Because everything can do IO and launch missiles there :) And there's no way to limit it (except maybe algebraic effects introduced recently? I'm pretty sure nobody uses them anyway)
> The people who like Haskell think differently from the people who like C.
I'm familiar with numerous people who _like_ C and there's one thing that stands out about them is they don't think in abstractions, effectively ruining the whole point of abstraction as a concept. You offer them, say, an STM¹, and they are like "oh, right, a semaphore here, a mutex there, that's an easy one" and so on.
> The problem comes when the Haskell types (pun intended) think that everyone else just needs to use/study Haskell more, and then they'll have their enlightenment moment.

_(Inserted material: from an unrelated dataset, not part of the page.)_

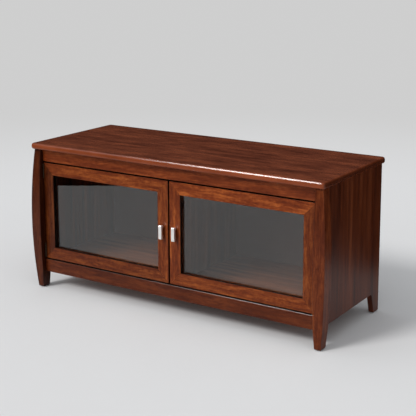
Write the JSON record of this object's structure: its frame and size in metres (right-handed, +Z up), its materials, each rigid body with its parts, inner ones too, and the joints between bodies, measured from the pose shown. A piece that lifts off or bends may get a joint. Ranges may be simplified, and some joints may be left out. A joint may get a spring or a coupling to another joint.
{
  "type": "media console",
  "caption": "Low wooden media console with bowed front legs, hinged glass doors in mitred frames, small metal pulls, a round-edged overhanging top and cable cut-outs behind.",
  "frame": {"origin": "on the floor, under the middle of the top, at the bottom centre of the bounding box", "axes": "+Z up, +X to the viewer's right along the width, the doors face -Y"},
  "size_m": [1.23, 0.478, 0.56],
  "materials": {
    "top_wood": "stained dark red-brown, satin lacquer",
    "frame_wood": "stained red-brown, satin lacquer",
    "door_wood": "stained amber-brown, satin lacquer",
    "side_wood": "stained dark brown, satin lacquer",
    "inner_wood": "stained brown, thin lacquer",
    "back_board": "brown fibreboard, matt",
    "door_glass": "clear float glass, ground edges",
    "satin_nickel": "satin nickel plate",
    "hinge_bronze": "dark bronze plate, satin",
    "zinc_steel": "zinc plated",
    "brown_plastic": "moulded, matt"
  },
  "bodies": {
    "cabinet": {"back_panel": "back_board", "bottom_front_rail": "frame_wood", "bottom_panel": "inner_wood", "bottom_rear_rail": "inner_wood", "centre_divider": "inner_wood", "left_catch": "brown_plastic", "left_front_glide": "brown_plastic", "left_front_leg": "frame_wood", "left_lower_hinge_leg_leaf": "hinge_bronze", "left_lower_hinge_pin": "hinge_bronze", "left_rear_glide": "brown_plastic", "left_side_panel": "side_wood", "left_upper_hinge_leg_leaf": "hinge_bronze", "left_upper_hinge_pin": "hinge_bronze", "middle_foot": "frame_wood", "middle_glide": "brown_plastic", "right_catch": "brown_plastic", "right_front_glide": "brown_plastic", "right_front_leg": "frame_wood", "right_lower_hinge_leg_leaf": "hinge_bronze", "right_lower_hinge_pin": "hinge_bronze", "right_rear_glide": "brown_plastic", "right_side_panel": "side_wood", "right_upper_hinge_leg_leaf": "hinge_bronze", "right_upper_hinge_pin": "hinge_bronze", "top_front_rail": "frame_wood", "top_panel": "top_wood", "top_rear_rail": "inner_wood"},
    "left_door": {"left_door_bottom_bead": "door_wood", "left_door_bottom_rail": "door_wood", "left_door_glass": "door_glass", "left_door_inner_bead": "door_wood", "left_door_inner_stile": "door_wood", "left_door_lower_screw": "zinc_steel", "left_door_outer_bead": "door_wood", "left_door_outer_stile": "door_wood", "left_door_pull": "satin_nickel", "left_door_strike": "zinc_steel", "left_door_top_bead": "door_wood", "left_door_top_rail": "door_wood", "left_door_upper_screw": "zinc_steel", "left_lower_hinge_door_leaf": "hinge_bronze", "left_upper_hinge_door_leaf": "hinge_bronze"},
    "right_door": {"right_door_bottom_bead": "door_wood", "right_door_bottom_rail": "door_wood", "right_door_glass": "door_glass", "right_door_inner_bead": "door_wood", "right_door_inner_stile": "door_wood", "right_door_lower_screw": "zinc_steel", "right_door_outer_bead": "door_wood", "right_door_outer_stile": "door_wood", "right_door_pull": "satin_nickel", "right_door_strike": "zinc_steel", "right_door_top_bead": "door_wood", "right_door_top_rail": "door_wood", "right_door_upper_screw": "zinc_steel", "right_lower_hinge_door_leaf": "hinge_bronze", "right_upper_hinge_door_leaf": "hinge_bronze"}
  },
  "joints": [
    {"name": "left_door_hinge", "type": "hinge", "parent": "cabinet", "child": "left_door", "pos_m": [-0.5694, -0.2155, 0.3006], "axis": [0, 0, -1], "range_deg": [0, 100]},
    {"name": "right_door_hinge", "type": "hinge", "parent": "cabinet", "child": "right_door", "pos_m": [0.5694, -0.2155, 0.3006], "axis": [0, 0, 1], "range_deg": [0, 100]}
  ]
}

I'm a Haskell type and ex-C type, and I don't think it is correct. To get Haskell, you have to step back and unlearn some of your knowledge about computers, no matter how hard you've acquired it. The problem with the abstractions offered by p^Wmainstream programming languages, is they leak, one way or another, so you inevitably end up not trusting any abstraction ever at all. In Haskell, abstractions are more reliable (dare I say rock-solid?), compared to mainstream, thanks to effects isolation, referential transparency, laziness and other merits and properties of the language.

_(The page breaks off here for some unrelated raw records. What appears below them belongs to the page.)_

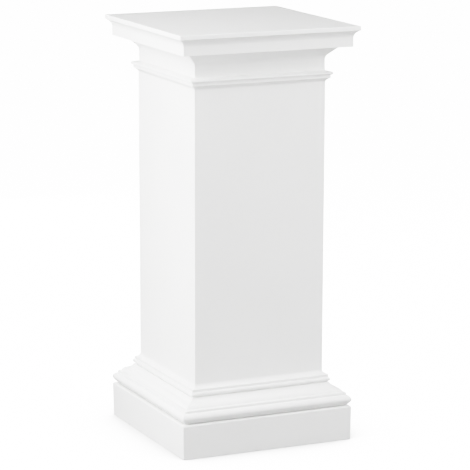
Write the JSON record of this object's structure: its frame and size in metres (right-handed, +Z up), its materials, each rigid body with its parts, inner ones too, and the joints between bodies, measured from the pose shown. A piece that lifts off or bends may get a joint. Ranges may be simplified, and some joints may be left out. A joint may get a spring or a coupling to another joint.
{
  "type": "square column pedestal",
  "caption": "Low square pedestal in Doric style: plinth, moulded base, plain shaft, neck band and moulded cap whose flat top carries a bust, vase or column.",
  "frame": {"origin": "middle of the underside, on the floor", "axes": "+Z up along the shaft; -Y out of the front face; all four faces are alike"},
  "size_m": [0.3676, 0.3676, 0.8],
  "materials": {
    "white_primer": "factory-primed white, smooth and slightly satin, on moulded rigid foam"
  },
  "bodies": {
    "root": {"pedestal": "white_primer"}
  },
  "joints": []
}
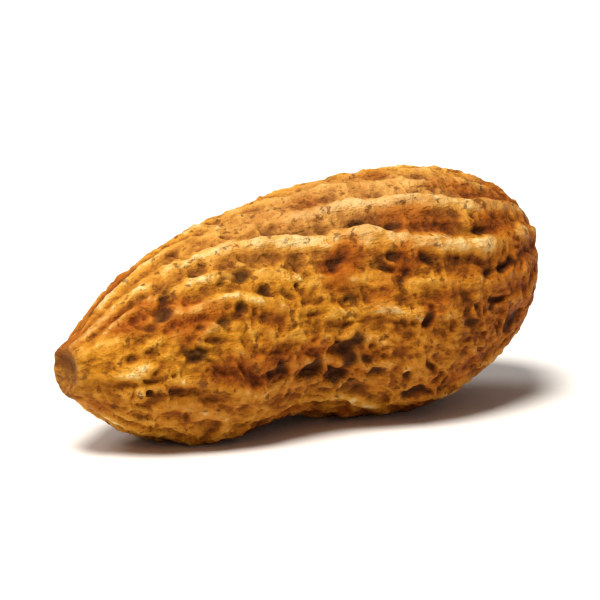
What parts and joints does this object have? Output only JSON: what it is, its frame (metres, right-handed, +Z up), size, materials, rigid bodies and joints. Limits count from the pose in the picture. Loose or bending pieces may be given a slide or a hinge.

Another mistake I did when starting Haskell was I expected the same words to mean the same things, `class` in particular. That cost me months of struggling to understand why it didn't work.
The bottom line is Haskell is significantly different from anything mainstream you've programmed in before and expecting it to work the same way is, uh, not very efficient.
Me from 2013 when I've left PHP for Ruby would definitely be in awe. Today, not using Ruby for 5 years now, it's "meh". With the utmost respect to the effort of everyone involved.